Curved Diffusion: A Generative Model With Optical Geometry Control
Andrey Voynov, Amir Hertz, Moab Arar, Shlomi Fruchter, Daniel Cohen-Or
TL;DR
This work tackles the oversight in diffusion-based image synthesis where camera geometry is neglected. It introduces Curved Diffusion, a framework that injects arbitrary curved rendering geometry into a text-to-image diffusion model via per-pixel coordinate conditioning and, for broader surfaces, metric tensor conditioning. A self-attention reweighting scheme based on local warp density is proposed to maintain fidelity in warped regions.
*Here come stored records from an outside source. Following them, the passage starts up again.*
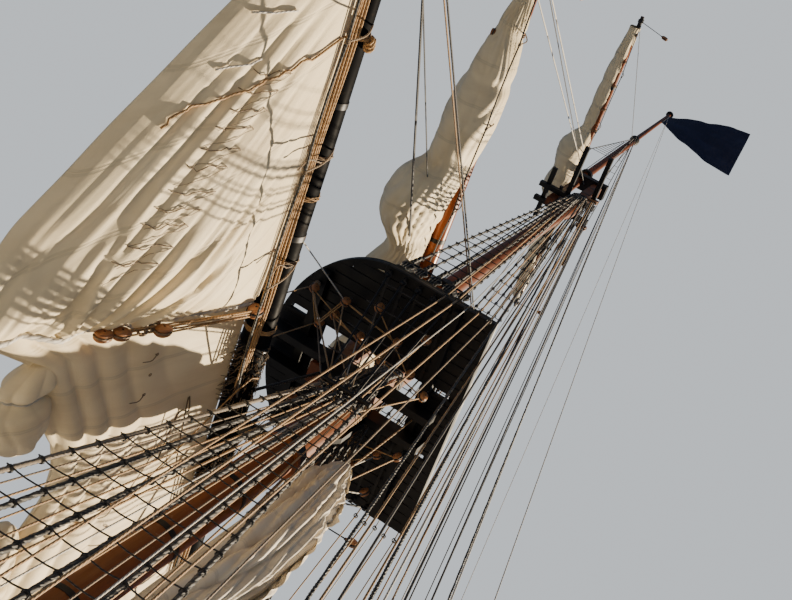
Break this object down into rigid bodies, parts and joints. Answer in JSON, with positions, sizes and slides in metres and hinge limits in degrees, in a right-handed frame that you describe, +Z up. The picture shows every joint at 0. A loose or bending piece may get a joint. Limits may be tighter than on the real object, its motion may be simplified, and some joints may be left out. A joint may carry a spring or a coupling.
{
  "type": "square-rigged sailing ship's mast",
  "caption": "Square-rigged mast from the deck up: lower mast, topmast and topgallant mast with top, shrouds, hoisting and bracing yards and clewed-up sails.",
  "frame": {"origin": "centre of the lower mast's flat heel face, at deck level", "axes": "+X to starboard, +Y forward, +Z up along the lower mast"},
  "size_m": [14.8, 7.1465, 34.8948],
  "materials": {
    "varnished_pine": "gloss varnish over pine",
    "bright_spar": "gloss varnish, orange-brown",
    "black_paint": "black paint on wood, satin",
    "tarred_rope": "tarred hemp, rough",
    "ironwork": "black painted ironwork, satin",
    "canvas": "cream flax canvas, matt",
    "mast_coat_canvas": "painted canvas, matt",
    "bunting": "dark navy wool bunting, matt"
  },
  "bodies": {
    "root": {"lower_mast": "varnished_pine", "mast_coat": "mast_coat_canvas", "topmast": "varnished_pine", "topmast_fid": "ironwork", "topgallant_mast": "varnished_pine", "topgallant_fid": "ironwork", "truck": "black_paint", "crosstree_fore": "black_paint", "crosstree_aft": "black_paint", "top_platform": "black_paint", "lower_cap": "black_paint", "topmast_crosstrees": "black_paint", "topmast_cap": "black_paint", "mast_cheek_port": "black_paint", "trestletree_port": "black_paint", "channel_port": "black_paint", "lower_shrouds_port": "tarred_rope", "futtock_shrouds_port": "ironwork", "topmast_shrouds_port": "tarred_rope", "topgallant_shrouds_port": "tarred_rope", "topmast_backstays_port": "tarred_rope", "topgallant_backstay_port": "tarred_rope", "mast_cheek_starboard": "black_paint", "trestletree_starboard": "black_paint", "channel_starboard": "black_paint", "lower_shrouds_starboard": "tarred_rope", "futtock_shrouds_starboard": "ironwork", "topmast_shrouds_starboard": "tarred_rope", "topgallant_shrouds_starboard": "tarred_rope", "topmast_backstays_starboard": "tarred_rope", "topgallant_backstay_starboard": "tarred_rope", "brailed_sail": "canvas", "flag": "bunting"},
    "lower_yard": {"lower_yard_truss": "ironwork", "lower_yard": "black_paint", "course_sail": "canvas"},
    "topsail_parrel": {"topsail_parrel": "ironwork"},
    "topsail_yard": {"topsail_truss": "ironwork", "topsail_yard": "bright_spar", "topsail_sail": "canvas"},
    "topgallant_parrel": {"topgallant_parrel": "ironwork"},
    "topgallant_yard": {"topgallant_truss": "ironwork", "topgallant_yard": "bright_spar", "topgallant_sail": "canvas"}
  },
  "joints": [
    {"name": "lower_yard_brace", "type": "hinge", "parent": "root", "child": "lower_yard", "pos_m": [0, 0, 12.95], "axis": [0, 0, 1], "range_deg": [-35, 35]},
    {"name": "topsail_hoist", "type": "slide", "parent": "root", "child": "topsail_parrel", "axis": [0, 0.014, 0.9999], "range_m": [0, 5.2]},
    {"name": "topsail_brace", "type": "hinge", "parent": "topsail_parrel", "child": "topsail_yard", "pos_m": [0, 0.6846, 18.5996], "axis": [0, 0.014, 0.9999], "range_deg": [-20, 20]},
    {"name": "topgallant_hoist", "type": "slide", "parent": "root", "child": "topgallant_parrel", "axis": [0, 0.045, 0.999], "range_m": [0, 2.9]},
    {"name": "topgallant_brace", "type": "hinge", "parent": "topgallant_parrel", "child": "topgallant_yard", "pos_m": [0, 1.25766, 26.99747], "axis": [0, 0.045, 0.999], "range_deg": [-20, 20]}
  ]
}
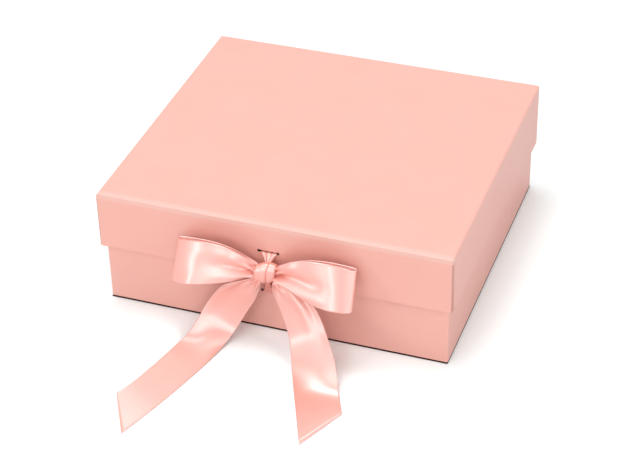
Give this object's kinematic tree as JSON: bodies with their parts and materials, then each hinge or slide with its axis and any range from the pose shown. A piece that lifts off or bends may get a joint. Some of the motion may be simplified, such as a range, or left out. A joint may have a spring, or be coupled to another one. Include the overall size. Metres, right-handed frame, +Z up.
{
  "type": "gift box",
  "caption": "Folding rigid gift box of wrapped board with a paper-hinged lid, tied shut with a satin ribbon bow.",
  "frame": {"origin": "centre of the base's underside, on the surface that the box stands on", "axes": "+X to the right, -Y to the front where the bow is, +Z up"},
  "size_m": [0.215, 0.3059, 0.0754],
  "materials": {
    "wrap_paper": "satin coated",
    "lining_paper": "matte",
    "grey_board": "matte",
    "satin_ribbon": "satin",
    "adhesive": "matte",
    "magnet_steel": "plated"
  },
  "bodies": {
    "base": {"base_bottom_board": "grey_board", "base_front_board": "grey_board", "base_back_board": "grey_board", "base_left_board": "grey_board", "base_right_board": "grey_board", "base_outer_wrap": "wrap_paper", "base_bottom_paper": "wrap_paper", "base_inner_lining": "lining_paper", "base_floor_lining": "lining_paper", "left_front_corner_tab": "lining_paper", "right_front_corner_tab": "lining_paper", "left_rear_corner_tab": "lining_paper", "right_rear_corner_tab": "lining_paper", "corner_adhesive_strips": "adhesive", "base_magnets": "magnet_steel", "hinge_paper": "wrap_paper", "ribbon_knot": "satin_ribbon", "ribbon_left_loop": "satin_ribbon", "ribbon_right_loop": "satin_ribbon", "ribbon_left_tail": "satin_ribbon", "ribbon_right_tail": "satin_ribbon", "ribbon_upper_strand": "satin_ribbon", "ribbon_lower_strand": "satin_ribbon", "ribbon_inner_strand": "satin_ribbon"},
    "lid": {"lid_top_board": "grey_board", "lid_front_flap_board": "grey_board", "lid_left_flap_board": "grey_board", "lid_right_flap_board": "grey_board", "lid_outer_wrap": "wrap_paper", "lid_inner_lining": "lining_paper", "lid_left_corner_tab": "lining_paper", "lid_right_corner_tab": "lining_paper", "lid_magnets": "magnet_steel"}
  },
  "joints": [
    {"name": "lid_hinge", "type": "hinge", "parent": "base", "child": "lid", "pos_m": [0, 0.09705, 0.07335], "axis": [-1, 0, 0], "range_deg": [0, 200], "deforming": ["hinge_paper", "ribbon_upper_strand"]}
  ]
}
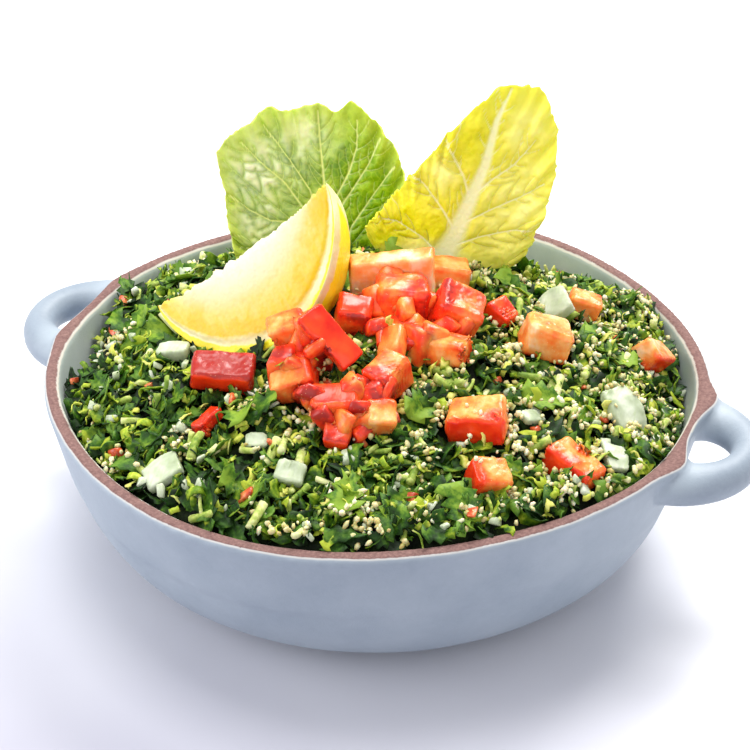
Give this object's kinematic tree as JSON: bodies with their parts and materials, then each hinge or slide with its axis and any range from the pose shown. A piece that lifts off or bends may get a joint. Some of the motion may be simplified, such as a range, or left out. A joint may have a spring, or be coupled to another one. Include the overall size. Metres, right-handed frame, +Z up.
{
  "type": "dish of tabbouleh",
  "caption": "Chopped parsley and bulgur salad heaped in a round two-handled stoneware bowl, with diced tomato, a lemon wedge and upright lettuce leaves.",
  "frame": {"origin": "on the table, under the middle of the bowl's foot, which is also the middle of the whole dish's bounding box", "axes": "+X through the two handles within 3 degrees, +Z up, the shown side of the salad towards -Y"},
  "size_m": [0.2364, 0.202, 0.1275],
  "materials": {
    "stoneware": "matt glaze",
    "salad": "moist",
    "lemon": "moist",
    "lettuce_green": "satin",
    "lettuce_yellow": "satin",
    "tomato": "moist",
    "onion": "moist"
  },
  "bodies": {
    "root": {"bowl": "stoneware", "lemon_wedge": "lemon", "lettuce_leaf_left": "lettuce_green", "lettuce_leaf_right": "lettuce_yellow", "onion_01": "onion", "onion_02": "onion", "onion_03": "onion", "onion_04": "onion", "onion_05": "onion", "onion_06": "onion", "onion_07": "onion", "onion_08": "onion", "salad": "salad", "tomato_01": "tomato", "tomato_02": "tomato", "tomato_03": "tomato", "tomato_04": "tomato", "tomato_05": "tomato", "tomato_06": "tomato", "tomato_07": "tomato", "tomato_08": "tomato", "tomato_09": "tomato", "tomato_10": "tomato", "tomato_11": "tomato", "tomato_12": "tomato", "tomato_13": "tomato", "tomato_14": "tomato", "tomato_15": "tomato", "tomato_16": "tomato", "tomato_17": "tomato", "tomato_18": "tomato", "tomato_19": "tomato", "tomato_20": "tomato", "tomato_21": "tomato", "tomato_22": "tomato", "tomato_23": "tomato", "tomato_24": "tomato"}
  },
  "joints": []
}
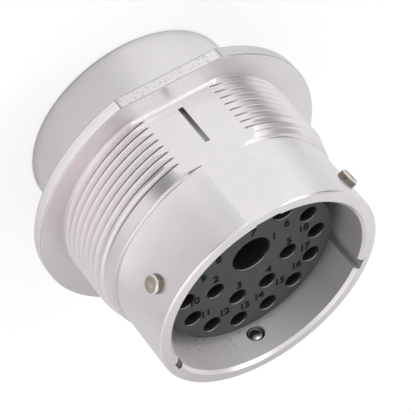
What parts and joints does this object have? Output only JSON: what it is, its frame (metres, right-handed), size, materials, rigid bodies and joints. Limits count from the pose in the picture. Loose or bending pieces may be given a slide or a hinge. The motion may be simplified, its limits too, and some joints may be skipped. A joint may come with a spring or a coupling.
{
  "type": "circular connector bulkhead receptacle",
  "caption": "Bulkhead receptacle of a circular connector: flanged, threaded shell with bayonet pins and keyways around an insert of contact cavities, empty of contacts.",
  "frame": {"origin": "on the connector's axis, in the panel face of the flange, where the panel thread starts", "axes": "+Z along the axis towards the mating side; the flats, the slot and the master keyway are at -Y; clock angles in the notes are read clockwise from there, seen from the mating side"},
  "size_m": [0.0512, 0.0497, 0.0413],
  "materials": {
    "shell_metal": "fine satin plating",
    "insert_plastic": "matte, moulded",
    "pin_steel": "turned, plain",
    "ring_steel": "stamped spring steel",
    "grommet_rubber": "matte silicone",
    "clip_metal": "plain copper alloy sheet"
  },
  "bodies": {
    "root": {"shell": "shell_metal", "front_insert": "insert_plastic", "rear_insert": "insert_plastic", "snap_ring": "ring_steel", "wire_grommet": "grommet_rubber", "bayonet_pin_1": "pin_steel", "bayonet_pin_2": "pin_steel", "bayonet_pin_3": "pin_steel", "retention_clip_1": "clip_metal", "retention_clip_2": "clip_metal", "retention_clip_3": "clip_metal", "retention_clip_4": "clip_metal", "retention_clip_5": "clip_metal", "retention_clip_6": "clip_metal", "retention_clip_7": "clip_metal", "retention_clip_8": "clip_metal", "retention_clip_9": "clip_metal", "retention_clip_10": "clip_metal", "retention_clip_11": "clip_metal", "retention_clip_12": "clip_metal", "retention_clip_13": "clip_metal", "retention_clip_14": "clip_metal", "retention_clip_15": "clip_metal", "retention_clip_16": "clip_metal", "retention_clip_17": "clip_metal", "retention_clip_18": "clip_metal"}
  },
  "joints": []
}
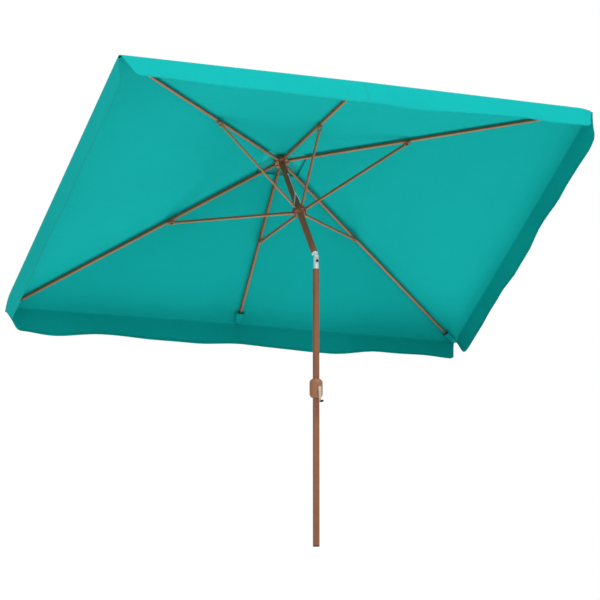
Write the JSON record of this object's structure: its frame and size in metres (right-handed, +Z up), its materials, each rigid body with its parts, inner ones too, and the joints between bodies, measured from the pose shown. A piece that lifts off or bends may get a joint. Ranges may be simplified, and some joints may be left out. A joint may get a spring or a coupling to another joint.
{
  "type": "tilting market parasol",
  "caption": "Rectangular crank-lift parasol with a valance, open and tilted on its pole: ribs, struts, runner, crank housing and push-button tilt joint.",
  "frame": {"origin": "centre of the pole's foot, on the foot plug's bottom face", "axes": "+Z up along the lower pole; +X along the canopy's long side and the tilt pin; the tilted canopy leans towards +Y, and the crank and the tilt button face -Y"},
  "size_m": [3.004, 1.7368, 2.5681],
  "materials": {
    "canopy_fabric": "woven polyester, matt",
    "bronze_paint": "satin bronze powder coat",
    "brown_plastic": "moulded, fine grain",
    "silver_casting": "bright die casting",
    "cream_plastic": "moulded, satin",
    "black_plastic": "moulded, fine grain",
    "steel": "zinc plated",
    "white_cord": "braided"
  },
  "bodies": {
    "pole": {"foot_plug": "black_plastic", "lower_pole": "bronze_paint", "pole_joint_sleeve": "steel", "mid_pole": "bronze_paint", "crank_housing_front": "brown_plastic", "crank_housing_rear": "brown_plastic", "housing_screw_upper": "steel", "housing_screw_lower": "steel", "tilt_lower_fitting": "silver_casting", "tilt_pin": "steel", "button_spring": "steel"},
    "button": {"tilt_button": "black_plastic"},
    "mast": {"tilt_upper_fitting": "silver_casting", "upper_pole": "bronze_paint", "top_hub": "brown_plastic", "hub_pin_ring": "steel", "pulley_pin": "steel", "finial": "brown_plastic", "vent_cap": "canopy_fabric", "gore_front_left": "canopy_fabric", "gore_front_right": "canopy_fabric", "gore_right": "canopy_fabric", "gore_back_right": "canopy_fabric", "gore_back_left": "canopy_fabric", "gore_left": "canopy_fabric", "valance_front": "canopy_fabric", "valance_right": "canopy_fabric", "valance_back": "canopy_fabric", "valance_left": "canopy_fabric"},
    "pulley": {"pulley": "black_plastic"},
    "runner": {"runner": "brown_plastic", "runner_pin_ring": "steel", "lift_cord": "white_cord"},
    "crank": {"crank_spindle": "steel", "crank_arm": "cream_plastic"},
    "knob": {"crank_knob": "black_plastic"},
    "rib_front_left": {"rib_front_left": "bronze_paint", "rib_bracket_front_left": "brown_plastic", "rib_tip_front_left": "brown_plastic"},
    "strut_front_left": {"strut_front_left": "bronze_paint"},
    "rib_front_mid": {"rib_front_mid": "bronze_paint", "rib_bracket_front_mid": "brown_plastic", "rib_tip_front_mid": "brown_plastic"},
    "strut_front_mid": {"strut_front_mid": "bronze_paint"},
    "rib_front_right": {"rib_front_right": "bronze_paint", "rib_bracket_front_right": "brown_plastic", "rib_tip_front_right": "brown_plastic"},
    "strut_front_right": {"strut_front_right": "bronze_paint"},
    "rib_back_right": {"rib_back_right": "bronze_paint", "rib_bracket_back_right": "brown_plastic", "rib_tip_back_right": "brown_plastic"},
    "strut_back_right": {"strut_back_right": "bronze_paint"},
    "rib_back_mid": {"rib_back_mid": "bronze_paint", "rib_bracket_back_mid": "brown_plastic", "rib_tip_back_mid": "brown_plastic"},
    "strut_back_mid": {"strut_back_mid": "bronze_paint"},
    "rib_back_left": {"rib_back_left": "bronze_paint", "rib_bracket_back_left": "brown_plastic", "rib_tip_back_left": "brown_plastic"},
    "strut_back_left": {"strut_back_left": "bronze_paint"}
  },
  "joints": [
    {"name": "tilt", "type": "hinge", "parent": "pole", "child": "mast", "pos_m": [0, 0, 1.662], "axis": [1, 0, 0], "range_deg": [0, 35]},
    {"name": "tilt_button_press", "type": "slide", "parent": "pole", "child": "button", "axis": [0, 1, 0], "range_m": [0, 0.003], "stiffness_N_per_m": 400},
    {"name": "runner_slide", "type": "slide", "parent": "mast", "child": "runner", "axis": [0, -0.5736, -0.8192], "range_m": [0, 0.27], "deforming": ["lift_cord"]},
    {"name": "rib_hinge_front_left", "type": "hinge", "parent": "mast", "child": "rib_front_left", "pos_m": [-0.02663, 0.42941, 2.3062], "axis": [0.5547, -0.6816, 0.4772], "range_deg": [0, 12.5]},
    {"name": "strut_hinge_front_left", "type": "hinge", "parent": "runner", "child": "strut_front_left", "pos_m": [-0.02496, 0.19745, 1.97299], "axis": [-0.5547, 0.6816, -0.4772], "range_deg": [0, 10.4]},
    {"name": "rib_hinge_front_mid", "type": "hinge", "parent": "mast", "child": "rib_front_mid", "pos_m": [0, 0.41774, 2.31438], "axis": [1, 0, 0], "range_deg": [0, 19.9]},
    {"name": "strut_hinge_front_mid", "type": "hinge", "parent": "runner", "child": "strut_front_mid", "pos_m": [0, 0.1865, 1.98066], "axis": [-1, 0, 0], "range_deg": [0, 18.6]},
    {"name": "rib_hinge_front_right", "type": "hinge", "parent": "mast", "child": "rib_front_right", "pos_m": [0.02663, 0.42941, 2.3062], "axis": [0.5547, 0.6816, -0.4772], "range_deg": [0, 12.5]},
    {"name": "strut_hinge_front_right", "type": "hinge", "parent": "runner", "child": "strut_front_right", "pos_m": [0.02496, 0.19745, 1.97299], "axis": [-0.5547, -0.6816, 0.4772], "range_deg": [0, 10.4]},
    {"name": "rib_hinge_back_right", "type": "hinge", "parent": "mast", "child": "rib_back_right", "pos_m": [0.02663, 0.45849, 2.28584], "axis": [-0.5547, 0.6816, -0.4772], "range_deg": [0, 12.5]},
    {"name": "strut_hinge_back_right", "type": "hinge", "parent": "runner", "child": "strut_back_right", "pos_m": [0.02496, 0.22471, 1.9539], "axis": [0.5547, -0.6816, 0.4772], "range_deg": [0, 10.4]},
    {"name": "rib_hinge_back_mid", "type": "hinge", "parent": "mast", "child": "rib_back_mid", "pos_m": [0, 0.47016, 2.27767], "axis": [-1, 0, 0], "range_deg": [0, 19.9]},
    {"name": "strut_hinge_back_mid", "type": "hinge", "parent": "runner", "child": "strut_back_mid", "pos_m": [0, 0.23565, 1.94624], "axis": [1, 0, 0], "range_deg": [0, 18.6]},
    {"name": "rib_hinge_back_left", "type": "hinge", "parent": "mast", "child": "rib_back_left", "pos_m": [-0.02663, 0.45849, 2.28584], "axis": [-0.5547, -0.6816, 0.4772], "range_deg": [0, 12.5]},
    {"name": "strut_hinge_back_left", "type": "hinge", "parent": "runner", "child": "strut_back_left", "pos_m": [-0.02496, 0.22471, 1.9539], "axis": [0.5547, 0.6816, -0.4772], "range_deg": [0, 10.4]},
    {"name": "pulley_spin", "type": "hinge", "parent": "mast", "child": "pulley", "pos_m": [0, 0.37274, 2.20915], "axis": [1, 0, 0], "range_deg": [0, 1471]},
    {"name": "crank_turn", "type": "hinge", "parent": "pole", "child": "crank", "pos_m": [0, 0, 0.9], "axis": [0, 1, 0], "range_deg": [0, 1239]},
    {"name": "knob_spin", "type": "hinge", "parent": "crank", "child": "knob", "pos_m": [0, -0.07, 0.82], "axis": [0, 1, 0], "continuous": true}
  ],
  "couplings": [
    {"joint": "rib_hinge_front_left", "follows": "runner_slide", "rad_per_m": 0.8009},
    {"joint": "strut_hinge_front_left", "follows": "runner_slide", "rad_per_m": 0.66501},
    {"joint": "rib_hinge_front_mid", "follows": "runner_slide", "rad_per_m": 1.2787},
    {"joint": "strut_hinge_front_mid", "follows": "runner_slide", "rad_per_m": 1.1985},
    {"joint": "rib_hinge_front_right", "follows": "runner_slide", "rad_per_m": 0.8009},
    {"joint": "strut_hinge_front_right", "follows": "runner_slide", "rad_per_m": 0.66501},
    {"joint": "rib_hinge_back_right", "follows": "runner_slide", "rad_per_m": 0.8009},
    {"joint": "strut_hinge_back_right", "follows": "runner_slide", "rad_per_m": 0.66501},
    {"joint": "rib_hinge_back_mid", "follows": "runner_slide", "rad_per_m": 1.2787},
    {"joint": "strut_hinge_back_mid", "follows": "runner_slide", "rad_per_m": 1.1985},
    {"joint": "rib_hinge_back_left", "follows": "runner_slide", "rad_per_m": 0.8009},
    {"joint": "strut_hinge_back_left", "follows": "runner_slide", "rad_per_m": 0.66501},
    {"joint": "pulley_spin", "follows": "runner_slide", "rad_per_m": 95},
    {"joint": "crank_turn", "follows": "runner_slide", "rad_per_m": 80}
  ]
}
The approach enables controllable generation of lenses, photospheres, and spherical textures with a single model, and is supported by quantitative distortion fidelity metrics and human evaluations that attest to geometry-aware improvements. Together, these contributions broaden the practical applicability of diffusion models to VR, immersive visuals, and geometry-consistent texture synthesis.
Abstract
State-of-the-art diffusion models can generate highly realistic images based on various conditioning like text, segmentation, and depth. However, an essential aspect often overlooked is the specific camera geometry used during image capture. The influence of different optical systems on the final scene appearance is frequently overlooked. This study introduces a framework that intimately integrates a text-to-image diffusion model with the particular lens geometry used in image rendering. Our method is based on a per-pixel coordinate conditioning method, enabling the control over the rendering geometry. Notably, we demonstrate the manipulation of curvature properties, achieving diverse visual effects, such as fish-eye, panoramic views, and spherical texturing using a single diffusion model.